NSW Independent MP Richard Torbay has introduced a private member’s bill into the NSW Parliament that sets out to ban preferred smash repairer schemes.

Introducing the Motor Vehicles Repairs (Anti-Steering) Bill last week, Mr Torbay said the schemes have led to the financial ruin of many family-run small businesses as well as putting drivers at risk.

The bill, which observers say is unlikely to make it into law but has the potential to make plenty of trouble for insurers along the way, imposes jail sentences and penalties of up to $165,000 on insurers who steer jobs to preferred repairers.

He says the bill seeks to address the safety and quality of motor vehicle repairs, and the “uncompetitive practices by some mega-corporations that are endeavouring to reduce small business to economic serfdom in order to satiate their appetites for ever-increasing profits”.

Well, at least we know where he stands. Mr Torbay says the bill is important because it “brings the corporate giants to account”.

He told the NSW Legislative Assembly the smash repair industry has a “long history of good service and high standards”, but insurers’ preferred repairer schemes have “led to a culture that repairs vehicles according to a price, and not to a standard of quality and safety”.

Most attacks on the industry have been focused on NRMA Insurance’s “Care & Repair” scheme. The insurer recently dropped the additional premium it used to charge policyholders who wanted to choose their own repairer. That was caused by market pressure, because bad publicity was turning people away from the company.

Mr Torbay also took the opportunity to attack the insurer’s senior adviser Nathalie Samia, who he accused of conducting a “highly inappropriate, offensive and rude” telephone conversation with him.

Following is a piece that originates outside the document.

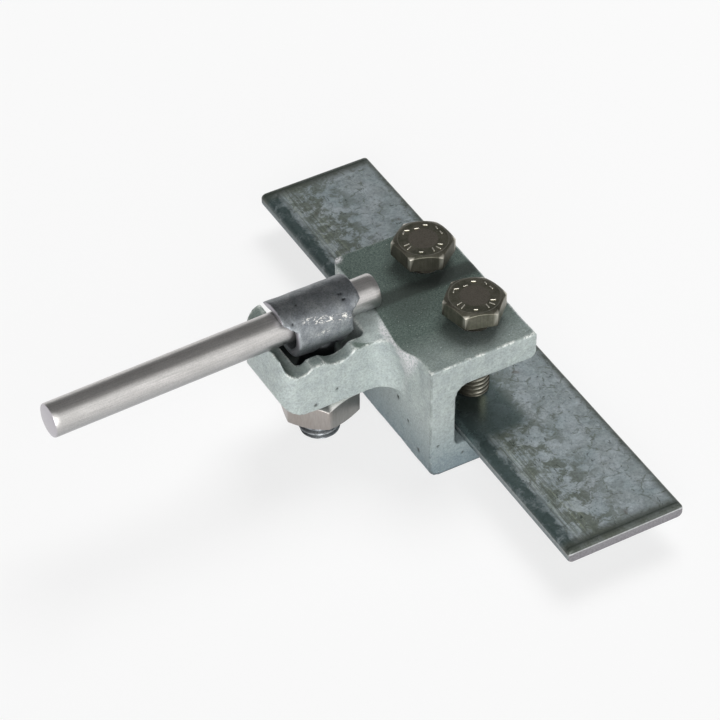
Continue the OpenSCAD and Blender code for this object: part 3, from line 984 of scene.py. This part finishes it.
def makePressureScrew(which, tree, material):
    size = pressureScrew
    low, high = [Vector(corner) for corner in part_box("pressure_screw_" + which)]
    axis = (low + high) / 2
    headZ = high.z - size["height"] * mm
    form = bmesh.new()
    hexagonMesh(form, size, False, False)
    for angle, share, tilt, length in size["strokes"]:
        spread = math.radians(angle + size["strokeShift"][which] - size["turns"][which])
        middle = Vector((math.cos(spread), math.sin(spread), 0)) * share * size["faceRadius"]
        middle.z = size["height"]
        raisedStroke(form, middle, spread + math.radians(tilt), length)
    headWearAndLight(form, size["sidePaintedShade"][which])
    head = closeForm(form, bpy.data.meshes.new("screwHead"))
    setInPlace(head, (axis.x, axis.y, headZ), size["turns"][which])
    values = threadValues(size, headZ - low.z)
    shank = threadedBar(tree, "screwShank", values, material, (axis.x, axis.y, low.z))
    shankShade(shank, axis, values)
    name = "pressureScrew" + which.capitalize()
    screw = finishMesh(name, joinMeshes(name, [head, shank]), material, size["sharpAngle"])
    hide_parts("pressure_screw_" + which)
    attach(screw, which + "_screw")
    return screw


# Nut

hexNut = {
    "acrossFlats": 17.0, "height": 8.0, "faceRadius": 7.31, "cornerRound": 0.4, "edgeRound": 0.16,
    "innerRadius": 4.95, "faceRings": (4.95,), "turn": 15, "sharpAngle": 38,
    "dullFrom": 256.0, "dullTo": 316.0,                  # degrees round the nut, where its side is darker
}


def makeHexNut(material):
    size = hexNut
    low, high = [Vector(corner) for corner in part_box("hex_nut")]
    middle = (low + high) / 2
    form = bmesh.new()
    hexagonMesh(form, size, True, True)
    wearAndGlint = form.verts.layers.float.new("wearAndHighlight")
    shade = form.verts.layers.float.new("sideShade")
    for vert in form.verts:
        radius = math.hypot(vert.co.x, vert.co.y)
        facing = (math.degrees(math.atan2(vert.co.y, vert.co.x)) + size["turn"]) % 360
        edge = chamferHeight(radius, size["faceRadius"], size["height"])
        dull = slide(facing, size["dullFrom"], size["dullFrom"] + 1.5)
        dull *= slide(size["dullTo"] - facing, 0.0, 1.5)
        near = 1 - slide(abs(vert.co.z - edge), 0.0, 0.16)
        # painted highlight along the top edge of the darker side
        vert[wearAndGlint] = near * dull * slide(radius, size["faceRadius"] + 0.3, size["faceRadius"] + 0.5)
        bevel = slide(vert.co.z, edge - 0.1, edge - 0.02)
        # painted shade on the side that faces the front and on the chamfers
        vert[shade] = max(0.64 * dull, 0.8 * bevel)
    mesh = closeForm(form, bpy.data.meshes.new("hexNut"))
    setInPlace(mesh, (middle.x, middle.y, low.z), size["turn"])
    nut = finishMesh("hexNut", mesh, material, size["sharpAngle"])
    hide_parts("hex_nut")
    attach(nut, "nut")
    return nut


# Eye bolt

eyeBolt = {
    "voxel": 0.3, "rounds": 10, "sharpAngle": 38,
    "stubTop": 17.0, "overlap": 0.5,                     # mm; the threaded stud ends this far above stubTop
    "threadRadius": 4.9, "threadDepth": 0.85, "pitch": 1.5, "sides": 56, "rows": 150,
    "waveDepth": 0.12, "waveSize": 4.0, "waveZ": 26.0, "nickDepth": 0.2,
    "ringY": 4.2, "ringZ": 35.25, "boreRadius": 5.1, "outerRadius": 6.9,
    "neckRounds": 60, "neckZ": (31.5, 33.0),             # extra smoothing below these heights
    "neckThin": 0.24, "thinZ": (20.0, 24.0), "thinReach": 5.8, "skirt": 1.7, "skirtZ": 31.6,
    "streakX": -33.0, "streakAngle": 40.0, "streakSlope": 1.8,
    "lowerX": -29.5, "lowerAngle": 8.0, "sparkStart": (-34.5, -33.0), "sparkEnd": -21.8,
    "endFaceZ": (29.0, 31.0),
    "nicks": [((-23.5, 1.6, 41.6), 0.42), ((-23.0, 1.6, 41.6), 0.4), ((-23.1, 0.3, 40.9), 0.42),
              ((-22.7, 0.3, 40.9), 0.35), ((-36.4, -0.7, 40.1), 0.4), ((-33.8, 2.6, 42.0), 0.35)],
}


def eyeAboveStub():
    # the CAD eye without the part of its stud that gets a thread, as even quads
    size = eyeBolt
    mesh = nodeCopy("eye_bolt")
    form = openForm(mesh)
    everything = form.verts[:] + form.edges[:] + form.faces[:]
    bmesh.ops.bisect_plane(form, geom=everything, plane_co=(0, 0, size["stubTop"] * mm),
                           plane_no=(0, 0, 1), clear_inner=True)
    bmesh.ops.holes_fill(form, edges=[edge for edge in form.edges if edge.is_boundary])
    return remeshed(closeForm(form, mesh), "eyeRing", size["voxel"], size["rounds"])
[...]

“She is a disgrace, these organisations are a disgrace and this concept is a disgrace.”

The Motor Traders Association of NSW, which represents smash repairers and is a long-time campaigner against preferred smash repairer schemes, has, of course, welcomed the bill.

“The bill, if approved by Parliament, is a win for consumers and smash repairers who have become increasingly concerned at cost-cutting measures forced on the industry by insurers,” CEO James McCall said.